Sinan Carikci trauert den Topflappen und T-Shirts nicht nach. Die Expo-Souvenirs waren sowieso nur Peanuts für ihn. „Statt mich mit Porzellantassen rumzuschlagen, baue ich lieber ein konkurrenzloses Produkt.“ Ganz ernsthaft erzählt er, dessen Generation eigentlich in „New economy“ macht, von seinem Projekt in Sachen „Old economy“: 20 Millionen Mark teure Entsalzungsanlagen mit regenerativen Energien in trinkwasserarmen Ländern. Obwohl Sinan Carikci noch nicht das Gründungskapital für seine Aktiengesellschaft zusammenhat, obwohl er von filmreifen Treffen mit Ölscheichs als potentiellen Investoren erzählt, die in teuren Hotels den gesamten Bestand teurer Designerhandtaschen aufkaufen, und obwohl er noch keine definitiven Zusagen hat – er wirkt nicht wie ein jugendlicher Spinner, der die Bodenhaftung verloren hat.
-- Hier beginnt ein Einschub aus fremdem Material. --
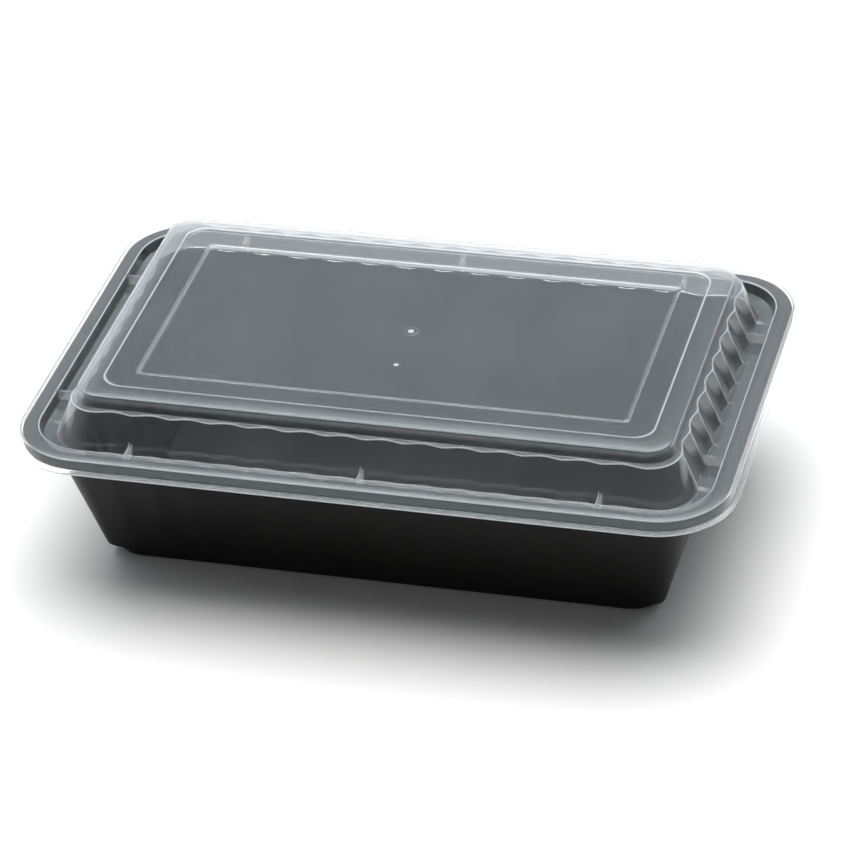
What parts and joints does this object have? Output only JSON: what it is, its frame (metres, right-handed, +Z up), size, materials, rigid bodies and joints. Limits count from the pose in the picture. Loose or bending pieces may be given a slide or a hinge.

Sinan Carikci ist ein ernsthafter junger Mann, der beweisen will, dass es nicht nur arbeitslose junge Türken in Berlin gibt. Er glaubt an sich, an seine Visionen und an den Bedarf für seine Anlage, die aus Salz- Süßwasser macht. Der Grund: „Wasser ist wertvoller als Erdöl. Bei Kriegen im Nahen Osten wird es ums Wasser gehen.“
Sinan Carikci, der Internationales Wirtschafts- und Handelsrecht in England oder den USA studieren will, interessiert sich neben der Wirtschaft auch für Politik. Im vergangenen Jahr ist er der CDU in Neukölln beigetreten. Nicht weil er der Partei nahe steht, sondern weil er deren „Ausländerpolitik auf dem Rücken von türkischen Gemüsehändlern“ unerträglich findet. Dem will er etwas entgegensetzen. Statt bei der Jungen Union als Brieföffner anzufangen und sich langsam hochzuarbeiten, will er gleich aufs Ganze gehen und plant eine Bundestagskandidatur für die nächste Wahl. Dass ihn noch niemand kennt, stört ihn nicht. Dann wird man ihn eben kennen lernen.